The 2018 police conspiracy trial is not the first time that the code of silence has been subjected to legal scrutiny. After a 2007 incident in which an off-duty officer attacked a bartender, Karolina Obrycka, the woman sued the city of Chicago, arguing that the officer’s actions were covered up in an attempt to shield him from consequences. In 2012, a jury sided with Obrycka, awarding her $850,000 in damages. But the city asked that the judge throw out the jury’s ruling that a “code of silence” protected the officer.
Four years later, the city reached a $2 million settlement with Shannon Spalding and Daniel Echeverria, two former Chicago police officers who argued that they faced retaliation and mistreatment from their colleagues after working undercover on police corruption cases. The officers claimed that after being sent to a new unit, they were given a limited number of assignments and were encouraged to leave the department entirely.
“The fact of the matter is that a code of silence exists,” Terry Ekl, a lawyer for Obrycka, told the New York Times in December. “As long as you and I are alive, it’s going to be there. It would take the leadership at the top stating that we’re not going to tolerate this any longer, and if you do this, you’ll be fired.”
In the wake of the McDonald shooting, city officials have at times acknowledged that a system protecting officers exists.
Shortly after video footage of Van Dyke shooting McDonald was released in 2015, Mayor Rahm Emanuel lamented the code of silence, calling it “the tendency to ignore, it is a tendency to deny, it is a tendency in some cases to cover up the bad actions of a colleague or colleagues.” But police officials have not made similar arguments. Police Superintendent Johnson, for example, has said that he isn’t aware of a code affecting officer behavior.
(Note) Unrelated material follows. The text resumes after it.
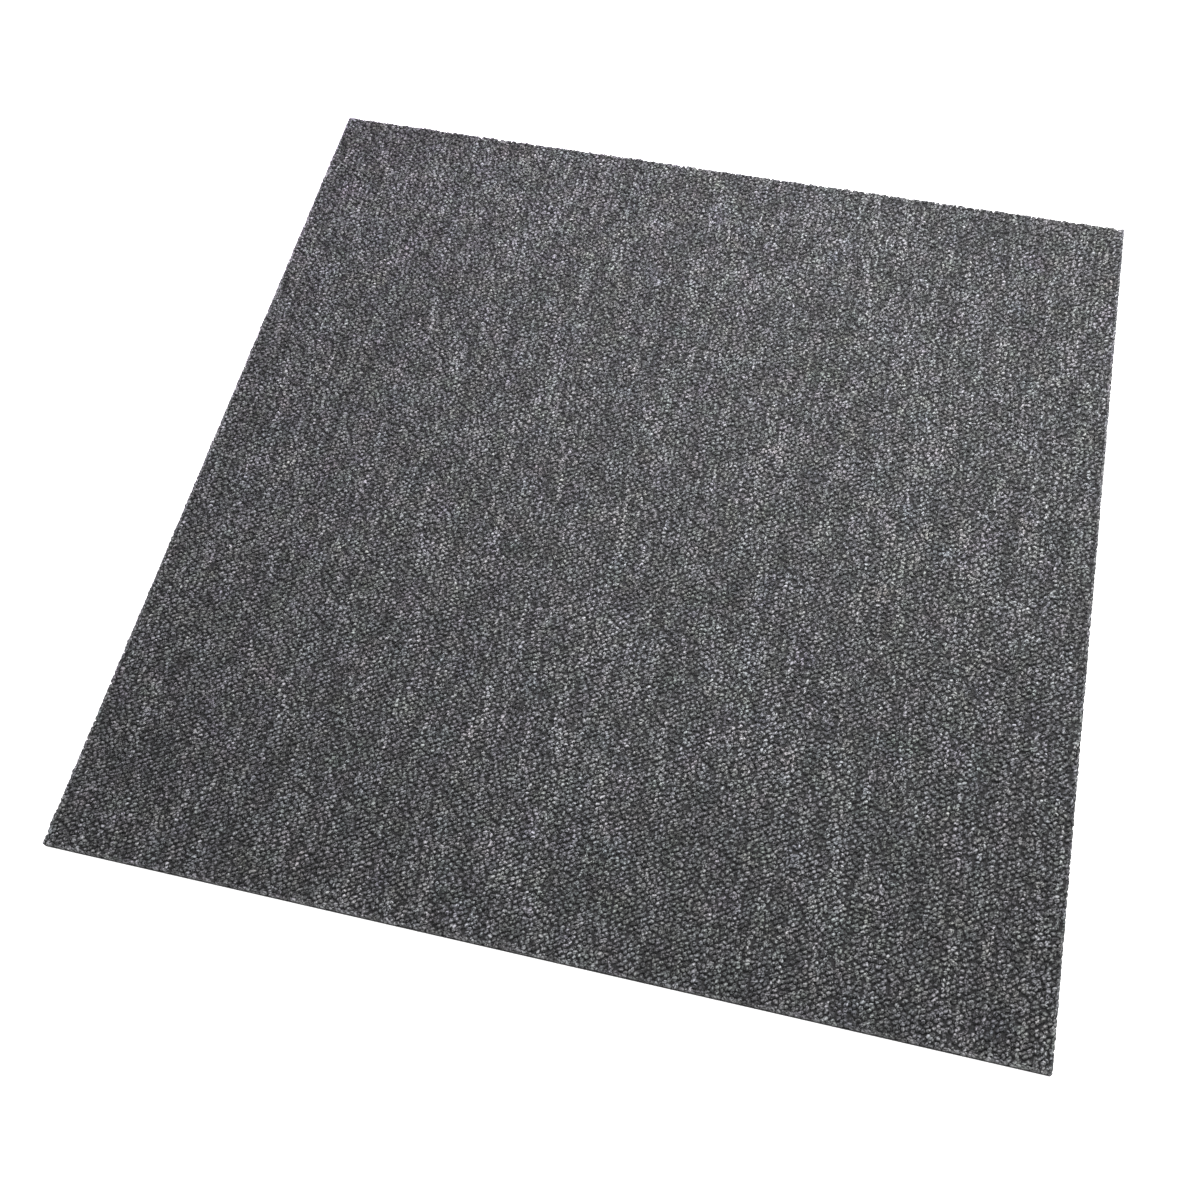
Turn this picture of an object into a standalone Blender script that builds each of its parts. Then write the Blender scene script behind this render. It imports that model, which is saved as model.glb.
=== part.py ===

Other figures, like police union chief Kevin Graham, have argued that recent prosecutorial arguments about the existence of such a code “defies belief.”
Futterman, the University of Chicago law professor, said that as long as the Chicago Police Department refuses to acknowledge its role in protecting officers, it will come down to the legal system to punish officers who shield their colleagues from accountability. “The Chicago Police Department has shown time and time again that it is incapable and/or unwilling to change on its own,” he said.